The UTHC moved into its current home, Varsity Arena, upon its completion in 1926 (five years before the legendary Maple Leaf Gardens was finished). The move occurred during a period of dominance at both the intercollegiate and national levels, as the team won ten straight Queen’s Cups in the 1920s and competed for the Allan Cup-the championship trophy for amateur hockey in Canada-on several occasions.

These feats of hockey greatness on the collegiate and national levels were soon to be eclipsed by the ultimate international victory. In 1928, the Varsity Grads-a team consisting of University of Toronto graduates and alumni-traveled to Saint Moritz, Switzerland to compete in the Winter Olympic Games. The team rolled over competitors from Great Britain, Switzerland, and Sweden en route to capturing the gold medal in Olympic ice hockey, helping to build the long-standing Canadian excellence in men’s international competition (this year’s Olympic squad notwithstanding).

The celebrated Varsity Grads team was put together and coached by a man named Conn Smythe, himself a former U of T hockey captain. Smythe, however, did not accompany the Grads on their historic trip overseas, mainly because he was slightly preoccupied with his newly purchased Toronto St. Patricks hockey team.

After one season, Smythe, the patriotic war veteran, renamed the St. Pats the Maple Leafs and changed the team’s colours from green and black to blue and white-which also happens to be U of T’s colour scheme.

The involvement of the Maple Leaf patriarch wasn’t Toronto’s only brush with the NHL. After a career-ending injury at the hands of Eddie Shore, Irvine ‘Ace’ Bailey, a star forward for the Leafs, took on head coaching duties for U of T’s senior hockey team for much of the 1930s.

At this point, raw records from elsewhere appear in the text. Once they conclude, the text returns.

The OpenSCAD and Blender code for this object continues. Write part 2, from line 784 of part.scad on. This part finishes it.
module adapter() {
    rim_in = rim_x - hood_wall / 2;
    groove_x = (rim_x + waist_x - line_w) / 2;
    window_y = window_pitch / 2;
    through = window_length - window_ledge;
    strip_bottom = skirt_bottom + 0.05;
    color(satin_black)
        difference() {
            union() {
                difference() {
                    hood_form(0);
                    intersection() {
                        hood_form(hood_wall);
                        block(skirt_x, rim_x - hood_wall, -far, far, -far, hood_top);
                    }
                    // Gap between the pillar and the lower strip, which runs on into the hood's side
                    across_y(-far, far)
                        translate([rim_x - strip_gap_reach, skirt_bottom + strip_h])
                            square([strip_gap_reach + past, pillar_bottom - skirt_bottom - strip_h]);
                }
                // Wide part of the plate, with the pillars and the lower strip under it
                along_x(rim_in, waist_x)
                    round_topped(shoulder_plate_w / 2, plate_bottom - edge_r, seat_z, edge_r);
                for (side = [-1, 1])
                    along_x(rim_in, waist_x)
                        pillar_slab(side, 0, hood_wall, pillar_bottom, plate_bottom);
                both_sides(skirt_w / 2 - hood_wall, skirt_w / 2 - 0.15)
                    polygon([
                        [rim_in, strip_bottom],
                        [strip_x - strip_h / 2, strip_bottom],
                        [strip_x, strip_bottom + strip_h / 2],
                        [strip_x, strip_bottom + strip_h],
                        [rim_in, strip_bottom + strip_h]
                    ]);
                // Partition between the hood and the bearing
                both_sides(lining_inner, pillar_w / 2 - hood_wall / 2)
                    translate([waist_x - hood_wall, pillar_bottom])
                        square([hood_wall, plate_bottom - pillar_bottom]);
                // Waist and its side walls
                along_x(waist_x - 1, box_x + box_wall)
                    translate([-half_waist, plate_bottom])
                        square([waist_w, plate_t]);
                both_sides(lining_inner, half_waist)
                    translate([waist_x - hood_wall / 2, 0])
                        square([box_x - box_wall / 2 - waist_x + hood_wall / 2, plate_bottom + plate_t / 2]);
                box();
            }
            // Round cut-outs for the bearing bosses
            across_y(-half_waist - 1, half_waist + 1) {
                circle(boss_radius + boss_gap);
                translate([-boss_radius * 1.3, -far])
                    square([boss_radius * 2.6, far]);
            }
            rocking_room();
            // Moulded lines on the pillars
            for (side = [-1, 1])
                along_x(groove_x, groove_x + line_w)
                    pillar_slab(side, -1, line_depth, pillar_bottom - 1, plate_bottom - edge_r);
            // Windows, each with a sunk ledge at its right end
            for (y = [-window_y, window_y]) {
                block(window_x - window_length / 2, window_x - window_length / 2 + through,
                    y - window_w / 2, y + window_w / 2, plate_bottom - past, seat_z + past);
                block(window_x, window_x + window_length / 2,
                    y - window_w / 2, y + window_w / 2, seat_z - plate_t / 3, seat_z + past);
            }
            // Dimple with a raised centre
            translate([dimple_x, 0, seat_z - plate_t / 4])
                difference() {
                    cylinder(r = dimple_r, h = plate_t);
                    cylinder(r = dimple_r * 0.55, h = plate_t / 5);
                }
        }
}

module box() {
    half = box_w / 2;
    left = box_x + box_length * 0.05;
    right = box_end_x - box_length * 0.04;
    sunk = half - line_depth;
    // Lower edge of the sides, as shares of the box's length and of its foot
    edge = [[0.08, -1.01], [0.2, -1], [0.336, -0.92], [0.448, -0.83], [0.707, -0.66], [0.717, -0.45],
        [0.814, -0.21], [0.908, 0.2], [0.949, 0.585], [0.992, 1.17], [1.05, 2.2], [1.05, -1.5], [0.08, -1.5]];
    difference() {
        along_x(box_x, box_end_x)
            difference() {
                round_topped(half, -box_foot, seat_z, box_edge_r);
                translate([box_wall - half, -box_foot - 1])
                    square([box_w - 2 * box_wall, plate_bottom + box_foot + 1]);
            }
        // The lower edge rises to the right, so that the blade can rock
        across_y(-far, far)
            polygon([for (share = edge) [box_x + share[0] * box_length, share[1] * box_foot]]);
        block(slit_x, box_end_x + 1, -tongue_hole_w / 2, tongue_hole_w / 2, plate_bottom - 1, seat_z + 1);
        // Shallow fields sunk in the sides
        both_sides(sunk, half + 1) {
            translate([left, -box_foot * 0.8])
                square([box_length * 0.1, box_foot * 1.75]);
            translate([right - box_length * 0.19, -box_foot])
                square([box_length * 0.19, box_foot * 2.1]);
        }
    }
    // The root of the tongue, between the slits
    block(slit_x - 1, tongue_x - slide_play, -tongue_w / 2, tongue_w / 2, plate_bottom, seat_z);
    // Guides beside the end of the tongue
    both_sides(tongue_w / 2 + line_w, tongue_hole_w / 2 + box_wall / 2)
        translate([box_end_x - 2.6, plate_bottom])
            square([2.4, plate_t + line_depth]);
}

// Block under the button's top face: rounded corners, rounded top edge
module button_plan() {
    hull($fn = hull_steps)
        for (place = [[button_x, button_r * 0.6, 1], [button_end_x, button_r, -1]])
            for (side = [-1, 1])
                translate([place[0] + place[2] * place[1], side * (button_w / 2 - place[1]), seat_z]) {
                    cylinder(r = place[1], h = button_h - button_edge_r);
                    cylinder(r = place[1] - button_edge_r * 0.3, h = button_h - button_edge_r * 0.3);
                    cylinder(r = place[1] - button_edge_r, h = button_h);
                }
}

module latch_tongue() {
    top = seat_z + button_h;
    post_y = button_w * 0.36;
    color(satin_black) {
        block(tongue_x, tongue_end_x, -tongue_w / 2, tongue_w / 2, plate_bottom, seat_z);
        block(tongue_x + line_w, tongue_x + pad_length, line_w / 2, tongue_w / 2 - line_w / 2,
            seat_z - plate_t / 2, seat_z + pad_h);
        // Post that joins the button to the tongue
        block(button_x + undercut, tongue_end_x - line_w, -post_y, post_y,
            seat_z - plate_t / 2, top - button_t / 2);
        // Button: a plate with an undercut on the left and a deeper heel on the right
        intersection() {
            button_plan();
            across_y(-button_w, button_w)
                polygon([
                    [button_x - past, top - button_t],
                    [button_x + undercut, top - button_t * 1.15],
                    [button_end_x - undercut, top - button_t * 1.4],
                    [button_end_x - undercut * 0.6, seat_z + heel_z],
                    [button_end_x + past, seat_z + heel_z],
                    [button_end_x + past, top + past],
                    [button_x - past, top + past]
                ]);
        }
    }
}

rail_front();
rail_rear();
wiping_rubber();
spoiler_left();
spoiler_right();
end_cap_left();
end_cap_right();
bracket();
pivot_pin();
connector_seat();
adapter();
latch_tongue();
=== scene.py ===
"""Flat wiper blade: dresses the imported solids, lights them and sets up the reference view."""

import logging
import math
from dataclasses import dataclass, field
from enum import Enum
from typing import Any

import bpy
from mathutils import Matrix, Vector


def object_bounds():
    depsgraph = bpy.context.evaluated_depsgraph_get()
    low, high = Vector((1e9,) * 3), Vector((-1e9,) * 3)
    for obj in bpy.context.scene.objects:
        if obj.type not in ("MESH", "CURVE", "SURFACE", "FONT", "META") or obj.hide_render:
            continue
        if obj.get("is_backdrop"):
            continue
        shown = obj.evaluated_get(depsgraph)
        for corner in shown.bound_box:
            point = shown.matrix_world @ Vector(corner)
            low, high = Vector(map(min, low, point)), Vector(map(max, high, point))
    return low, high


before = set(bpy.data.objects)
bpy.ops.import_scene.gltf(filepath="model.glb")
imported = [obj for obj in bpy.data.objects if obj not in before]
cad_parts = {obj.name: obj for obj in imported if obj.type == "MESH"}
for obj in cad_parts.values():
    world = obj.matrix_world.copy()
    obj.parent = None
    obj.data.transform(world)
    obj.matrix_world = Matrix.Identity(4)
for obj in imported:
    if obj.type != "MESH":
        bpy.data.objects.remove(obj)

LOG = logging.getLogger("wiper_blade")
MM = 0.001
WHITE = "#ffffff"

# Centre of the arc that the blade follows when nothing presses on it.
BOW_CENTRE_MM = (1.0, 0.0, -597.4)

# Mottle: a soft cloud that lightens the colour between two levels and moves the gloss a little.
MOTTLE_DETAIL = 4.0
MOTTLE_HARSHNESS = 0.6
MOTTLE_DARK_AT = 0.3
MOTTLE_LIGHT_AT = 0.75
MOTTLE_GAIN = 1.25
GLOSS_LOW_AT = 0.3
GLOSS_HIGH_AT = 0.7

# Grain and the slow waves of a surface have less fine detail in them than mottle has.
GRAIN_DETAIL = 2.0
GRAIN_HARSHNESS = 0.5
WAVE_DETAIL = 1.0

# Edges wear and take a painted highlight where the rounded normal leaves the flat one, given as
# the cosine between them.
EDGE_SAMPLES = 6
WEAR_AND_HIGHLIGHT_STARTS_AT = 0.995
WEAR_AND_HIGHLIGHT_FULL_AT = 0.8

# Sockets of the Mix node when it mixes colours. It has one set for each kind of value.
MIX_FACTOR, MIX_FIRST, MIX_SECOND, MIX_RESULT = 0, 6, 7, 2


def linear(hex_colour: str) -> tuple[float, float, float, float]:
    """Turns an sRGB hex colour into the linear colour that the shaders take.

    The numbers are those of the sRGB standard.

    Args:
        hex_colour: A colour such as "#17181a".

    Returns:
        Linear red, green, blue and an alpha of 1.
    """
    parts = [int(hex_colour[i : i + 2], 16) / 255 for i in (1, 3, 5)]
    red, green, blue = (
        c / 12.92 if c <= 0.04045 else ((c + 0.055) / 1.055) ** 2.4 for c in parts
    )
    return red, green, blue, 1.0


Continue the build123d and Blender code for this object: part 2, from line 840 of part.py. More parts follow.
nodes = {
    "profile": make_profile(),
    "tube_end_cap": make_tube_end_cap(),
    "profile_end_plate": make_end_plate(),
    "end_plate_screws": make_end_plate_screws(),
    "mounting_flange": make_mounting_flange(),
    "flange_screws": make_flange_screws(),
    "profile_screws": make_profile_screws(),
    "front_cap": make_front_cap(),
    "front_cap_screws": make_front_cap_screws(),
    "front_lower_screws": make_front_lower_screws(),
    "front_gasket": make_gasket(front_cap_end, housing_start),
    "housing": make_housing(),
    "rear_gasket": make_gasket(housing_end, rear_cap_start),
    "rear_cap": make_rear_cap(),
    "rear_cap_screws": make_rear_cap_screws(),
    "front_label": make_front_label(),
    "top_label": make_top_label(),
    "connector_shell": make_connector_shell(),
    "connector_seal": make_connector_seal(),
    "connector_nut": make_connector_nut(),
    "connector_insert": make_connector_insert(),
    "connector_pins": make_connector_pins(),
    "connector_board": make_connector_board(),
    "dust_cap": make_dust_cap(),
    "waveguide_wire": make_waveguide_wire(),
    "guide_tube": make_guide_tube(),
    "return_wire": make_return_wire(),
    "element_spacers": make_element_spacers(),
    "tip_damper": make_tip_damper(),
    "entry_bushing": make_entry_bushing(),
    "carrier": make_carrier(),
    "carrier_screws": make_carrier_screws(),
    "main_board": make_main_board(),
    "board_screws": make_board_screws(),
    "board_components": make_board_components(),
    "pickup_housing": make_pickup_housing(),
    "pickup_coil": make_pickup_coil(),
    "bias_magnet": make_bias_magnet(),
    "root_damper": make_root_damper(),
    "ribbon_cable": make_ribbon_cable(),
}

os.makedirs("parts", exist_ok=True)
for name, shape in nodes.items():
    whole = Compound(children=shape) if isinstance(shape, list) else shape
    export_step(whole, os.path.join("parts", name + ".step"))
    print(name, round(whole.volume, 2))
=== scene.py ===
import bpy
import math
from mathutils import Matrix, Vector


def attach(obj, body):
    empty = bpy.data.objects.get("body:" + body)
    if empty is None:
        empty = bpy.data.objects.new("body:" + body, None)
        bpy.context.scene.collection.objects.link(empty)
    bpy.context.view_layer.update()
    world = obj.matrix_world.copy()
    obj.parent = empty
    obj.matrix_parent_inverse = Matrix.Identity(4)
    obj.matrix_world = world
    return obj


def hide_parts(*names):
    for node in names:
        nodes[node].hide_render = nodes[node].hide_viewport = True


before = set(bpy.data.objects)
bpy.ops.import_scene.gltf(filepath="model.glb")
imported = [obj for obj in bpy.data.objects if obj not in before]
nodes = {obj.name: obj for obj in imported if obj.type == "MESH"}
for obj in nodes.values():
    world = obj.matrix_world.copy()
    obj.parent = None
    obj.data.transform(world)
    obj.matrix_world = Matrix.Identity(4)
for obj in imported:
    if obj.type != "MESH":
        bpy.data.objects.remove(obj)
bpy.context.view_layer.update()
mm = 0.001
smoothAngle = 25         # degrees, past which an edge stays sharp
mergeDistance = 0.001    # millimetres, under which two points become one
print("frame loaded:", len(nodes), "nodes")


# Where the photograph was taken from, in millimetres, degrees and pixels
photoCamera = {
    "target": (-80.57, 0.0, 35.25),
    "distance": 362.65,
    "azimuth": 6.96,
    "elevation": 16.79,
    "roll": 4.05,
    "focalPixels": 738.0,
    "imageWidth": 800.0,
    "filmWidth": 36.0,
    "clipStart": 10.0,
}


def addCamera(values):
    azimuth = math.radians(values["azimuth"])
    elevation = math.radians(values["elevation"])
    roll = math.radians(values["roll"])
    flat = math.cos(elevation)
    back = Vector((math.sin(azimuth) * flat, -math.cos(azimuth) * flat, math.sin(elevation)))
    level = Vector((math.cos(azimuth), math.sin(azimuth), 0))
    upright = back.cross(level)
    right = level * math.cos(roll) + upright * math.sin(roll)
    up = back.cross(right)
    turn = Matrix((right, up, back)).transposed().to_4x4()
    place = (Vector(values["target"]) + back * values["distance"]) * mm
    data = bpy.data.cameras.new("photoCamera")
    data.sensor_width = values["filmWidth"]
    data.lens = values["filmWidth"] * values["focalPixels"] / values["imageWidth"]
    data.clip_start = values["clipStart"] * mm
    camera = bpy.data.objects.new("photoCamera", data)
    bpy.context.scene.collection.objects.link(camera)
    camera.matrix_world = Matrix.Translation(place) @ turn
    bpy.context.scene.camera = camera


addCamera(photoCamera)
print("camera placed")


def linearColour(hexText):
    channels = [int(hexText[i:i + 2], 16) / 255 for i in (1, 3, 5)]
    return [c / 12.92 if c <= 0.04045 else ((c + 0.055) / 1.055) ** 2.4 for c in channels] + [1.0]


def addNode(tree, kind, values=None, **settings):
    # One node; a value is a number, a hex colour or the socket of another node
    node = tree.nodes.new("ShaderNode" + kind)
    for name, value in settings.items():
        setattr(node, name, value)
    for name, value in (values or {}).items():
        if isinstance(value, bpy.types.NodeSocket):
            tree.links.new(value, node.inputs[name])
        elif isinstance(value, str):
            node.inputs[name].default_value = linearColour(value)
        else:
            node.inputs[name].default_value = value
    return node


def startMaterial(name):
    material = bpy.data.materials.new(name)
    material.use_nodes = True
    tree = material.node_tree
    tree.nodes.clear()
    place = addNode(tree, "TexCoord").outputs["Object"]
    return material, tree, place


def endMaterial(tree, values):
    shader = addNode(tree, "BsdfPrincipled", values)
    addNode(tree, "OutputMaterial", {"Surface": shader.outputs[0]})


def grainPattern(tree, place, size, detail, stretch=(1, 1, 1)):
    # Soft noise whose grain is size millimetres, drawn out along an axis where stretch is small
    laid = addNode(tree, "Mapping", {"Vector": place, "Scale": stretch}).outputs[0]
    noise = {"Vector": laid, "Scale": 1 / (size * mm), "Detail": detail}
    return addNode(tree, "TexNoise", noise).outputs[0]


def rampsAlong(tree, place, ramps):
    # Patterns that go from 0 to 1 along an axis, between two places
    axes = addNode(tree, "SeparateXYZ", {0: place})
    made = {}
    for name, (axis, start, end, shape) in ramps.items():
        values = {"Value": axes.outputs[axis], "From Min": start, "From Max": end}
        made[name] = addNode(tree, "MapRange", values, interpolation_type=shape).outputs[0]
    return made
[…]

Bailey worked to rebuild a team that had fallen on hard times after the massive successes of the 1920s.

Bailey however, is most famous for having the first NHL all-star game organized in his honour, and is (along with Smythe and fellow U of T graduate Angus D. Campbell) a member of the Hockey Hall of Fame.

The university’s involvement in the history of Canadian hockey is not exclusive to the men’s team; the women’s program has a historic tradition that also stretches across many decades, as women’s hockey has been played here in some shape or form since 1900.

It was in February, 1922 that the first women’s intercollegiate game was played between McGill and U of T at Toronto’s Mutual St. Arena. However, this precedent was not to last as both McGill and Queen’s withdrew from intercollegiate play shortly after, and the U of T squad was forced to play Toronto city league and Ontario-based teams.

But the lack of intercollegiate competition did not phase the women’s team. It won the 1924-25 Ontario women’s championship with a team that is regarded as one of the greatest hockey teams ever to don Toronto colours. This team was led by star forward Marion Hilliard-the namesake of U of T’s preseason invitational hockey tournament and a legend in women’s hockey circles.

Women’s play at the intercollegiate level did not return on a consistent basis until the 1960s, although sporadic competition did occur in the mid-to-late 1950s. Now the women’s intercollegiate hockey program here is one of the strongest in the nation, and it owes a great debt to those who pioneered its conception on this very campus.

The current women’s hockey team is set to add another glorious chapter in U of T history, as it is going for gold at the national finals this weekend. The tradition of success is continuing.

The Varsity has been present since the beginning to trace the formation of this proud tradition of hockey at U of T.

After the first intercollegiate men’s game in Toronto, a reporter for The Varsity remarked that the game still needed to be fine tuned and reworked: “The features usually looked for in Intercollegiate sports, team work, speed and clean play were conspicuously absent.”

A few short years later, the paper was at the front lines of lobbying for a new arena. A 1911 issue states, “We deserve and should have an Arena of our own.”

The Varsity has gone stride-for-stride with U of T’s hockey teams throughout all the ups and downs over the decades, and will continue to do so as long as Varsity Arena is filled with the sounds of blades hitting the ice and cheering in the stands. Old footsteps may be replaced with new ones, but the proud tradition of hockey at this university is not going to change.